Open Source

New Qwen 27B quantization fits 16GB VRAM with 105k context

14.1GB model runs 1.5x faster, eliminates blank outputs on NVIDIA GPUs.

Deep Dive

A new quantization of the Qwen-27B model, Qwen3.6-27B-i1-IQ4_KS-GGUF, has been released by cHunter789, specifically optimized for NVIDIA GPUs with 16GB VRAM. The model leverages ikawrakow's KS and KSS quants, which are not yet available in mainline llama.cpp, requiring the custom ik_llama.cpp fork (NVIDIA CUDA and CPU only—no AMD or Apple Silicon support). At just 14.1GB, it enables a 27B parameter model to run on consumer-grade GPUs. With a Q4_0 Hadamard KV cache configuration, the model supports a 105k context window, making it suitable for long-document tasks.

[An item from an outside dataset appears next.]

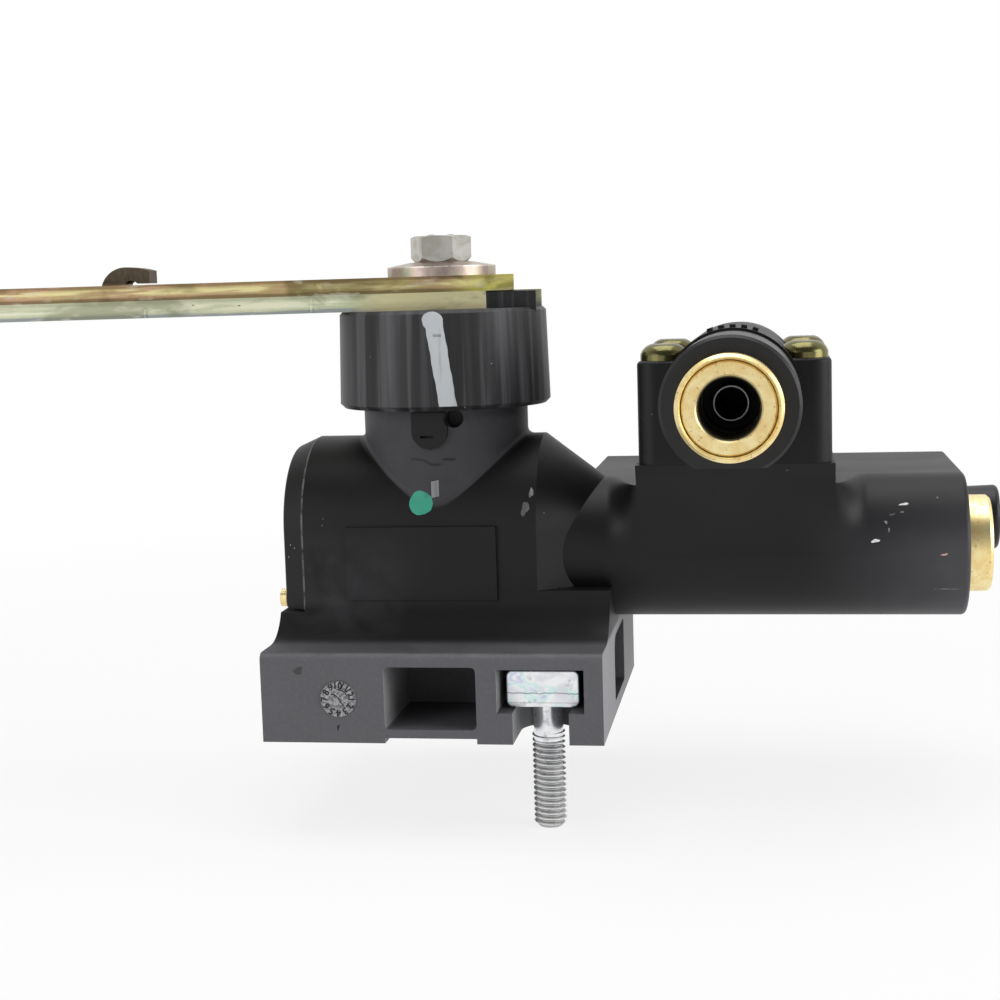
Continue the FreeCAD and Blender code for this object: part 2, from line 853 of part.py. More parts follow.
def cut_dump_bore(body):
    """The stepped bore of the dump port in the rear barrel, and its link to the end of the spool bore."""
    sketch = new_sketch(body, "XZ_Plane", -S.dump_y, (0, S.dump_z))
    depth = S.dump_depth + S.dump_seal_room + S.dump_nose_depth
    inner = S.barrel_end - depth
    start = S.dump_link_x - S.dump_passage
    points = [(start, 0), (start, S.dump_passage), (inner, S.dump_passage)]
    points += port_steps(S.barrel_end, S.dump_radius, S.dump_depth, S.dump_seal_pocket,
                         S.dump_seal_room, S.dump_nose, S.dump_nose_depth)
    add_outline(sketch, points)
    turn_feature(body, "Groove", sketch, "H_Axis")
    link = new_sketch(body, "XZ_Plane")
    add_circle(link, (S.dump_link_x, S.dump_z), S.dump_passage)
    pocket(body, link, S.dump_y)


def cut_galleries(body):
    """The galleries that feed the spool bore from the check valve, and that lead from it to the riser."""
    r = S.gallery_radius
    delivery = new_sketch(body, "YZ_Plane", S.gallery_start)
    add_circle(delivery, (0, S.gallery_z), r)
    pocket(body, delivery, S.block_x - S.gallery_start, True)
    supply = new_sketch(body, "YZ_Plane", S.stem_b)
    add_circle(supply, (0, S.supply_gallery_z), r)
    pocket(body, supply, S.supply_gallery_end - S.stem_b, True)
    down = new_sketch(body, "XY_Plane", S.gallery_z)
    add_circle(down, (S.gallery_start + r, 0), r)
    pocket(body, down, S.gallery_z - S.port_z)
    up = new_sketch(body, "XY_Plane", S.supply_gallery_z)
    add_circle(up, (S.stem_b + r, 0), r)
    add_circle(up, (S.supply_gallery_end - r, 0), r)
    pocket(body, up, S.port_z - S.supply_gallery_z, True)


def cut_neck_bore(body):
    """The shaft's bore in the neck, with the groove for the bush clip."""
    sketch = new_sketch(body, "XZ_Plane")
    run = S.shaft_radius + S.running_gap
    clip_floor = S.bush_top + S.part_gap
    clip_top = clip_floor + S.clip_thickness + 2 * S.part_gap
    groove = S.neck_bore + S.clip_reach + S.part_gap
    add_outline(sketch, [
        (0, S.port_z), (run, S.port_z), (run, S.neck_bore_floor), (S.neck_bore, S.neck_bore_floor),
        (S.neck_bore, clip_floor), (groove, clip_floor), (groove, clip_top), (S.neck_bore, clip_top),
        (S.neck_bore, S.neck_top + 1), (0, S.neck_top + 1),
    ])
    turn_feature(body, "Groove", sketch, "V_Axis")
    hole = new_sketch(body, "XZ_Plane", S.neck_radius + S.tongue_proud)
    add_circle(hole, (S.pin_hole_x, S.pin_hole_z), S.pin_hole_radius)
    pocket(body, hole, S.neck_radius - S.neck_bore - S.pin_hole_wall)
    slit = new_sketch(body, "XZ_Plane", S.neck_radius + S.tongue_proud + 1)
    add_box(slit, (S.slit_x - S.slit_length / 2, S.slit_z - S.slit_height / 2),
            (S.slit_x + S.slit_length / 2, S.slit_z + S.slit_height / 2))
    pocket(body, slit, S.tongue_proud + 1 + S.slit_depth)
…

Performance testing over several days in production workflows revealed a 1.5x–1.75x speed increase over the previous IQ4_XS variant, with complete elimination of blank outputs and flawless search-replace functionality. Perplexity evaluations on a 65k context using the Gutenberg dataset yielded a final PPL of 7.4040 ± 0.02773. The model also passed the Qwen benchmark and a needle-in-a-haystack test across 100k tokens. Users can replicate the setup with the provided llama-server configuration, including flash attention and temperature 0.15 for deterministic output.

Key Points
  • 14.1GB model size fits 16GB NVIDIA VRAM using custom KS quants from ikawrakow.
  • Supports 105k context window with Q4_0 KV cache on ik_llama.cpp (CUDA only).
  • 1.5x–1.75x faster than prior IQ4_XS variant, with zero blank outputs and PPL of 7.4040.

Why It Matters

Enables running a 27B parameter model on consumer 16GB GPUs with large context, democratizing local LLM deployment.